A powerful tax break

Under the Keystone Innovation Zone program, businesses must be less than eight years old to qualify for help. The aim is to assist young companies to become viable. According to the latest annual report, over 150 small businesses take part in the KIZ program across Pennsylvania.

Statewide, some $15 million worth of KIZ tax credits are awarded annually, capped at $100,000 per company. They can be sold off or used over four years. A KIZ company can claim a tax credit equal to 50% of the increase in its gross revenues year to year.
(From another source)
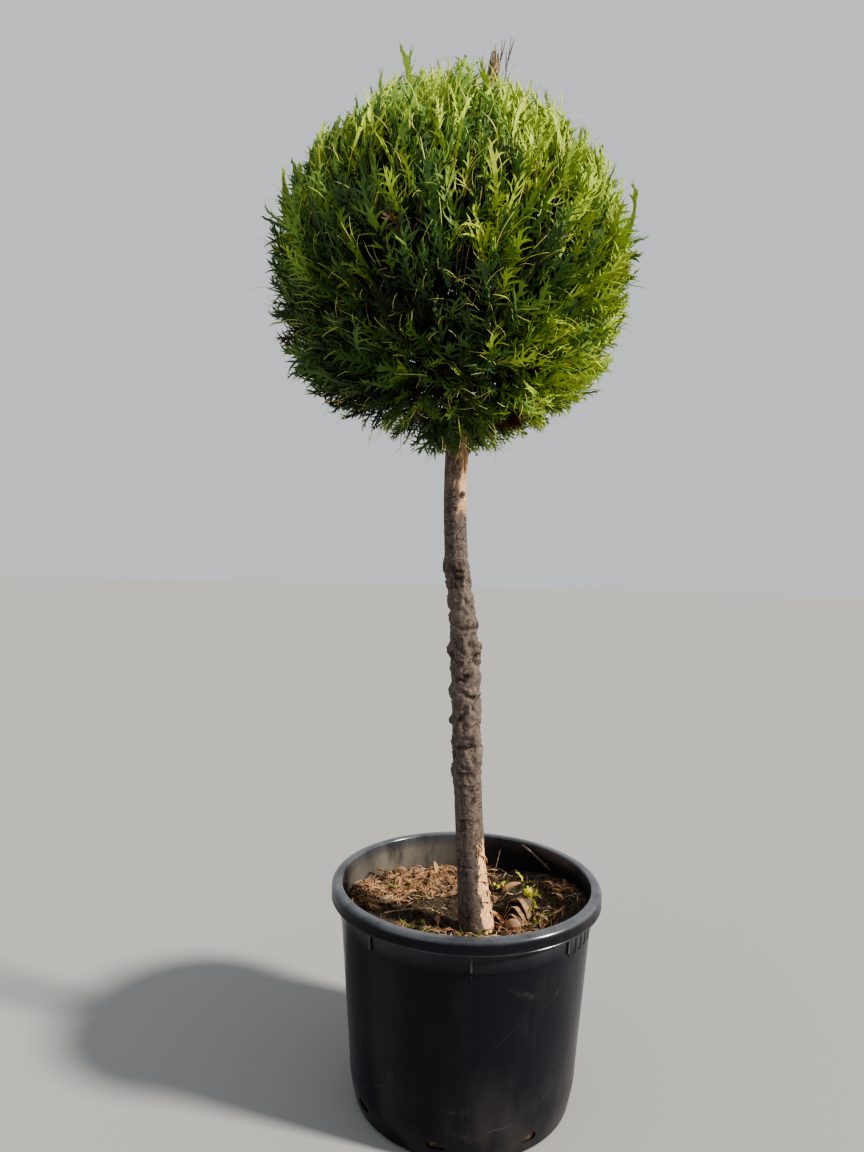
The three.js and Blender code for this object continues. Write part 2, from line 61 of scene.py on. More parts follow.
# Stem stations: height, centre x, centre y and radius, from the flat cut at the soil to the tip.
STEM = MM * np.array([
    (256, 16.5, -50, 26), (295, 11.5, -49, 24.4), (365, 4.6, -47, 21), (470, -3.1, -44, 19.4),
    (640, -11.2, -42, 18.8), (715, -16.4, -42, 17.8), (782, -25.8, -43, 16.5), (860, -30.3, -44, 16.1),
    (935, -30.9, -45, 15.8), (1100, -27, -47, 12.5), (1300, -9, -48, 9), (1440, 6, -46, 6.6),
    (1503, 9.5, -45, 2.8),
])
FLARE_HEIGHT, FLARE_LOBE, FLARE_LOBES, FLARE_TURN = 24 * MM, 3.6 * MM, 3, 25 * DEG
WRINKLE_FROM, WRINKLE_TO, WRINKLE_PITCH, WRINKLE_DEPTH = 480 * MM, 715 * MM, 33 * MM, 1.1 * MM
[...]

Maura Shenker, who directs Temple University’s Small Business Development Center at 15th Street and Cecil B. Moore Avenue in North Philadelphia, said the tax credit can be a powerful way for firms to raise money. Her center operates in the BioLaunch611 Keystone Innovation Zone and can offer start-ups a business address in the KIZ.
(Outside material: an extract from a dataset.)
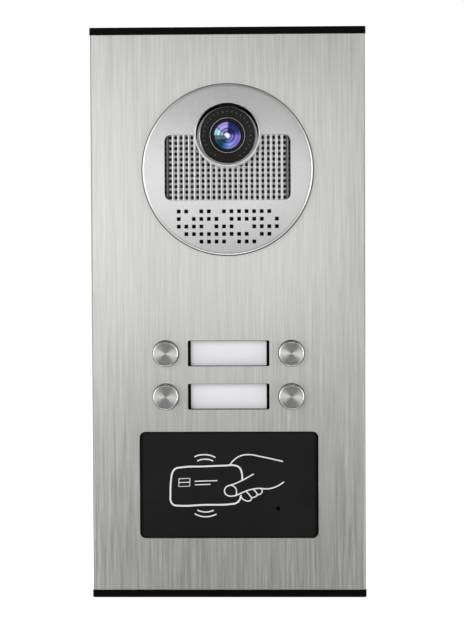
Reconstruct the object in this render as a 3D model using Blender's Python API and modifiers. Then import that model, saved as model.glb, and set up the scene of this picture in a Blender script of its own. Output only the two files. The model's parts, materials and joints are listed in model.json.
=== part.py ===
"""Door intercom panel: an extruded metal housing with a round camera and speaker bezel, four call
buttons, two name windows and a card reader, hung on a steel wall bracket.

World frame: X to the right, Z up, the front faces -Y. The wall plane is y = 0 and the origin is the
middle of the panel on that plane. Most pieces are modelled in a panel frame whose X is right, Y is up
and Z is the height above the wall, and are then turned to stand on the wall.
"""

from math import asin
from math import cos
from math import pi
from math import sin

import bmesh
import bpy

# Clearances
GAP = 0.0003
SLIDE_GAP = 0.0003

# Housing
PANEL_WIDTH = 0.140
PANEL_HEIGHT = 0.290
PANEL_DEPTH = 0.045
CAP_THICKNESS = 0.0035
CAP_OVERHANG = 0.0003
CAP_EDGE = 0.0006
CAP_LIP_DEPTH = 0.004
CAP_LIP_WALL = 0.0016
CAP_LIP_BACK = 0.016
FRONT_WALL = 0.002
SIDE_WALL = 0.0016
WALL_STANDOFF = 0.0005
FRONT_EDGE_RADIUS = 0.0015
RIB_HEIGHT = 0.0014
RIB_WIDTH = 0.0012
PORT_DEPTH = 0.0305
PORT_SIZE = 0.0066
PORT_HOLE_RADIUS = 0.0015
PORT_SLOT = 0.0014

# Rear cover, wall bracket and their hooks
COVER_BACK = 0.0113
COVER_THICKNESS = 0.0012
BRACKET_THICKNESS = 0.0015
BRACKET_SIDE_MARGIN = 0.0131
BRACKET_TOP_MARGIN = 0.030
BRACKET_TAB_REACH = 0.0105
BRACKET_TAB_WIDTH = 0.030
BRACKET_HOLE_RADIUS = 0.0025
BRACKET_HOLE_INSET = 0.013
BRACKET_HOLE_DROP = 0.020
BRACKET_HOLE_CLEAR = 0.012
CABLE_WINDOW_WIDTH = 0.060
CABLE_WINDOW_HEIGHT = 0.044
CABLE_WINDOW_RISE = 0.0125
HOOK_INSET = 0.020
HOOK_DROP = 0.030
HOOK_RISE = 0.023
HOOK_WIDTH = 0.012
HOOK_TIP_RISE = 0.004
LOCK_SCREW_DEPTH = 0.006

# Layout: how the height left over between the front's pieces is shared out
TOP_SHARE = 0.28
MIDDLE_SHARE = 0.424
ROW_PITCH = 0.02205
READER_GAP = 0.0114

# Camera and speaker bezel
BEZEL_RADIUS = 0.0436
BEZEL_SEAL_THICKNESS = 0.0006
BEZEL_SEAL_INSET = 0.0005
BEZEL_FLANGE = 0.0012
BEZEL_DOME_RISE = 0.0016
BEZEL_WALL = 0.002
SKIRT_INSET = 0.0020
SKIRT_WALL = 0.0017
SKIRT_REAR = 0.034
BOSS_RADIUS = 0.0026
RETAINER_THICKNESS = 0.0017
RETAINER_RIM = 0.0022
RETAINER_OVERLAP = 0.0046
RETAINER_LAND = 0.0025

# Lens group, measured from the bezel's centre
LENS_RISE = 0.0172
COLLAR_RADIUS = 0.0167
COLLAR_FRONT = 0.0510
COLLAR_BACK = 0.0446
COLLAR_LIP = 0.0007
FUNNEL_TAPER = 0.0011
RING_SEAT = 0.0469
RING_THICKNESS = 0.0012
RING_LEDGE = 0.0015
NOSE_WALL = 0.0006
NOSE_STEP = 0.0010
BARREL_NOSE_FRONT = 0.0482
BARREL_FLANGE_THICKNESS = 0.0015
BARREL_BACK = 0.0363
GLASS_RADIUS = 0.0071
GLASS_SEAT = 0.0450
GLASS_RISE = 0.0012
GLASS_LEDGE = 0.0016
HOUSING_SIZE = 0.024
HOUSING_LENGTH = 0.010
HOUSING_WALL = 0.0015
SENSOR_SIZE = 0.008
SENSOR_THICKNESS = 0.0012
BOARD_THICKNESS = 0.0016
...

“There are brokers who will facilitate selling these credits, and it’s possible to get 90 cents on the dollar,” Shenker said. “So instead of a $100,000 tax credit that a start-up with no profit can’t use, they can sell their tax credit — all of it or just the unused portion — for cash.”

That way, she said, sellers can “use that money to fund growth without having to go into debt or give up equity.”

Temple’s incubator boasts medical technology start-ups, two of which, according to Shenker, sold off its credits “pretty successfully.”

“It’s really helpful for start-ups and becomes less useful when companies get really big,” she said.

In Coatesville, city manager James Logan said he hopes the new center will be part of a movement to “attract new partners from educational institutions, light manufacturing, and fintech companies to our area.”

Springsteen had already set up a high school internship program, drawing in budding entrepreneurs.

“They’ll be working alongside professionals to launch products in a real-world setting,” she said. “The rebirth of this vacant building has inspired a lot of people. They want to be a part of what’s happening here.”

Updated April 8th, 2021:

Springsteen in early April said her corporate entity filed for Chapter 11 bankruptcy, but that didn’t affect the innovation center’s plan to open in May.

“The pandemic affected nth Solutions like it has so many businesses. We are using Chapter 11 Subchapter V to responsibly pause, reorganize, and emerge healthy and ready to move forward. Day-to-day operations have not changed. We are still providing the same quality product development and manufacturing services to clients and customers. We are still committed to Coatesville,” she said in a statement.

The new nth Innovation Center, under construction in Coatesville, is unaffected, as it is separate from nth Solutions LLC, and on schedule to open its doors.

Her company, nth Solutions LLC, and the nth Innovation Center are separate entities with separate ownership.